Пусть церковь темная пуста,
Пусть пастырь спит; я до обедни
Пройду росистую межу,
Ключ ржавый поверну в затворе
И в алом от зари притворе
Свою обедню отслужу.

Он многое открыл для меня в русской поэзии. К моему любимому — Батюшков, Баратынский, Тютчев — он хотел «прибавить» Фета и Полонского. И Фета я полюбила. «Ключом» к нему стали два стихотворения, которые мне читал Блок («Я болен, Офелия, милый мой друг» и «Глубь небес опять ясна»). С Полонским было сложнее. Я почти его не знала, и мне трудно было пробиться сквозь то «либерально–декламационное» начало его поэзии, которое закрывало для меня главное. Это «главное» я вдруг и «лично» почувствовала, когда Блок прочел мне «Холодную любовь»:

Любовь моя давно чужда мечты веселой,
Не грезит, но зато не спит,
От нужд и зол тебя спасая, как тяжелый,
Ударами избитый щит.
Не изменю тебе, как старая кольчуга
На старой рыцарской груди;
В дни беспрерывных битв она вернее друга;
Но от нее тепла не жди!

К Брюсову мы оба относились одинаково. Но объяснить мне, в чем прелесть Бальмонта, который был Блоку совсем не близок, ему не удалось. Блок «приоткрыл» мне Иннокентия Анненского (через стихотворение «Зажим был так сладостно сужен…»). Его очень удивляло мое «не личное» (а как к «классику») отношение к Лермонтову.

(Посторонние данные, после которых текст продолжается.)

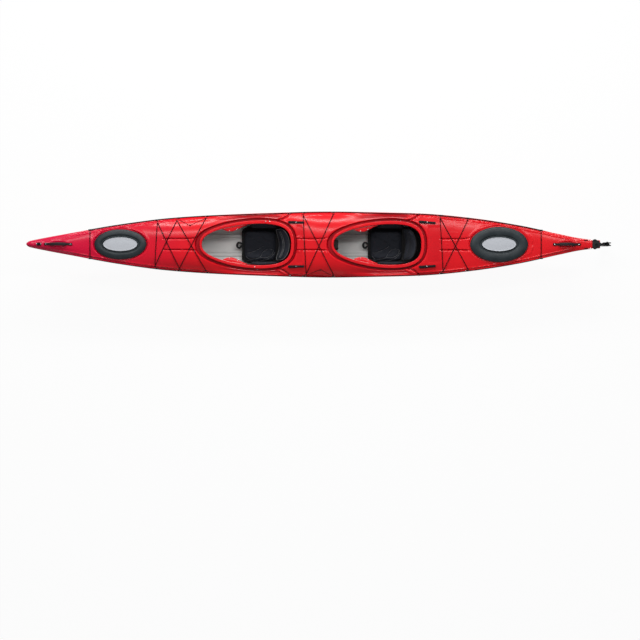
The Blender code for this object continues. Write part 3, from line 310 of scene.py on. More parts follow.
def hatch_share(hatch, x, y, longer=0.0, wider=0.0):
    """Squared distance from a hatch's middle; it is 1 on its outline, grown by so much."""
    spec = HATCHES[hatch]
    return (((x - spec["centre"]) / (spec["half_length"] + longer)) ** 2
            + (y / (spec["half_width"] + wider)) ** 2)


def hatch_plane(hatch, x, above):
    """Height of the hatch's own tilted plane at x."""
    spec = HATCHES[hatch]
    return spec["height"] + spec["slope"] * (x - spec["centre"]) + above


def scallops(x, y):
    """Depth of the long hollows between each cockpit's moat and the deck's edge.

    Across, it is sin(pi t) to the power 0.8; along, it fades in towards the bow and ends aft
    in a slanting crease.
    """
    side, deep = np.abs(y), 0.0095
    depth = np.zeros_like(side)
    for cockpit, inner_x, outer_x in (("front_cockpit", -0.347, -0.260),
                                      ("rear_cockpit", 0.869, 0.985)):
        moat = egg_half_width(cockpit, x, MOAT)
        room = np.maximum(edge_half_width(x) - 0.012 - moat, 1e-4)
        t = np.clip((side - moat + 0.004) / room, 0, 1)
        crease = inner_x + (outer_x - inner_x) * np.clip((side - 0.242) / 0.06, -0.3, 1.2)
        front = COCKPITS[cockpit]["centre"] - COCKPITS[cockpit]["half_length"] + 0.02
        along = ease(x, front, front + 0.38) * (1 - ease(x, crease - 0.010, crease + 0.006))
        depth += deep * np.sin(math.pi * t) ** 0.8 * along
    return depth


def distance_to(x, y, route):
    """Distance on plan from each point to a drawn line, the least over its straight lengths."""
    best = np.full(np.broadcast(x, y).shape, 1e9)
    for (x0, y0), (x1, y1) in zip(route, route[1:]):
        run = (x1 - x0) ** 2 + (y1 - y0) ** 2
        t = np.clip(((x - x0) * (x1 - x0) + (y - y0) * (y1 - y0)) / run, 0, 1)
        best = np.minimum(best, np.hypot(x - x0 - t * (x1 - x0), y - y0 - t * (y1 - y0)))
    return best


def relief(x, y):
    """Moulded detail added to the plain deck, in metres.

    A bead and a shallow valley follow the edge, grooves run fore and aft at GROOVE_Y, hollows
    lie under the carry handles, and low ridges ring the hatches. Behind each cockpit is a
    sunken panel, and creases run out from it to the edge.
    """
    side, width = np.abs(y), edge_half_width(x)
    inset = width - side
    wide_enough = ease(width, 0.045, 0.10)
    beside = window(x, -1.00, -0.32, 0.10) + window(x, 0.25, 0.93, 0.10)
    lift = 0.0040 * hill(inset - 0.029, 0.0060) - 0.0026 * hill(inset - 0.016, 0.0055)
    lift *= wide_enough * (1 - 0.6 * np.clip(beside, 0, 1))
    for start, end in GROOVES:
        centre = GROOVE_Y + 0.008 * np.clip((x - (end - 0.10)) / 0.11, 0, 1) ** 1.8
        along = window(x, start + 0.004, end - 0.010, 0.020)
        lift -= 0.0115 * hill(side - centre, 0.0062) * along
        lift += 0.0010 * hill(side - centre, 0.013) * along
    for middle in (-2.440, 2.435):
        ring = ((x - middle) / 0.085) ** 2 + (side / 0.031) ** 2
        lift -= 0.0075 * np.clip(1 - ring, 0, 1) ** 0.8 * ease(width, 0.035, 0.05)
        lift += 0.0012 * hill(np.sqrt(ring) - 1.12, 0.12)
    for hatch in HATCHES:
        lift += 0.0020 * hill(np.sqrt(hatch_share(hatch, x, y, 0.030, 0.022)) - 1.0, 0.035)
    ridge = np.sqrt(hatch_share("rear_hatch", x, y, 0.046, 0.040))
    aft = ease(x, 1.99, 2.03) * window(side, 0.030, 0.085, 0.020)
    lift += 0.0042 * hill(ridge - 1.0, 0.026) * aft
    lift -= 0.0034 * window(x, 1.104, 1.219, 0.006) * (1 - ease(side, 0.170, 0.182))
    lift -= 0.0034 * (window(side, 0.075, 0.178, 0.006) * window(x, -0.163, -0.112, 0.005))
    for crease in CREASES:
        lift -= 0.0135 * hill(distance_to(x, side, crease), 0.0092)
    return lift - scallops(x, y)


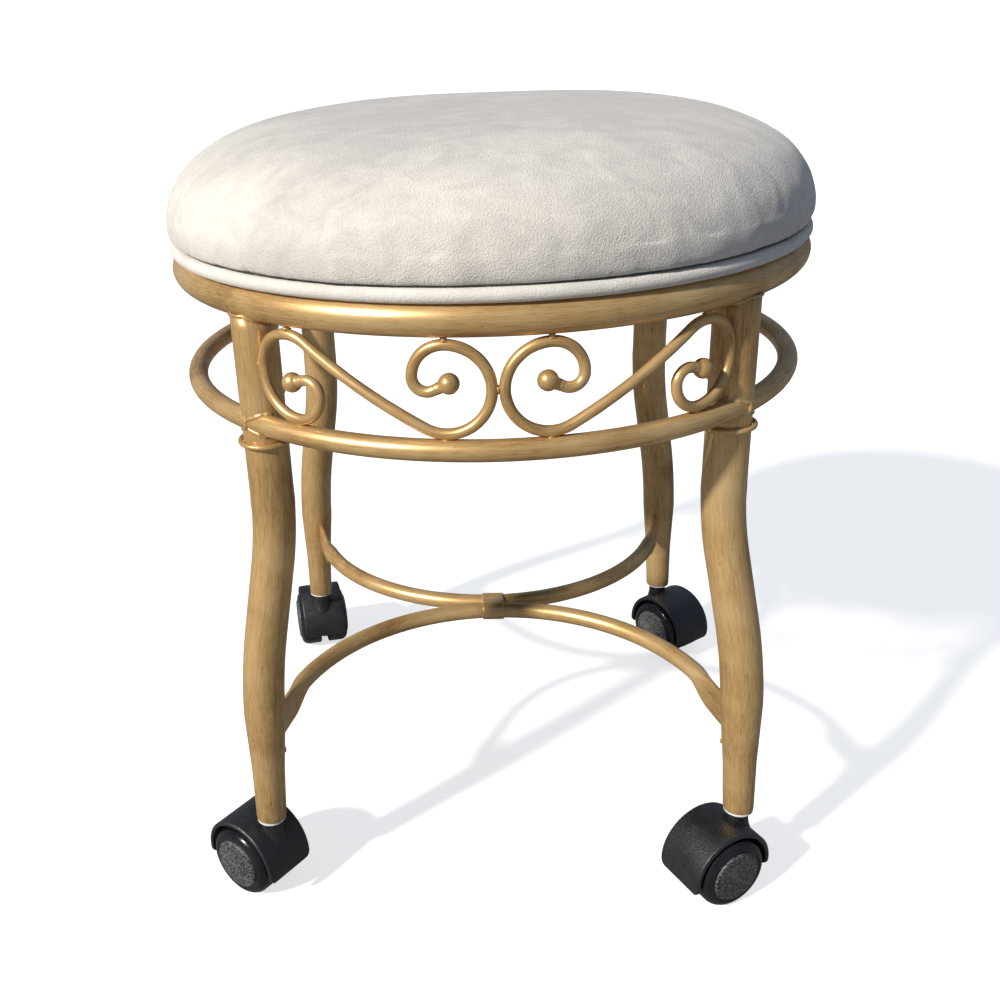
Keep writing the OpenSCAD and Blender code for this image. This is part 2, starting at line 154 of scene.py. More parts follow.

Мы много говорили и вдвоем и втроем (с Александрой Андреевной) и о литературе, и о музыке, и об истории — о том, что определяло те или иные «прошлые времена» и что главное сегодня.

Помню разговор о замысле (горьковском) исторических картин — о героях их, о Тристане–чаровнике и Изольде Белокурой, о Возрождении, которое Блок ощущал как «страшное», о людях Возрождения, об Изотте Малатеста — «она — из прачек — в герцогини», скуластая, большеротая, вульгарная, пленительная. Очень часто (уже всегда «вдвоем») он говорил о самом главном — о «стихии большевизма», живой и великой, отнюдь, вопреки очевидности, не отождествляя ее с коммунизмом и отгораживая ее от марксизма, о котором он создал собственное представление как о железной догме, сковывающей естественное движение жизни. Очень настойчиво он спрашивал о том, есть ли, по–моему, в коммунизме романтизм, то есть осуществленное стремление жить с удесятеренной силой.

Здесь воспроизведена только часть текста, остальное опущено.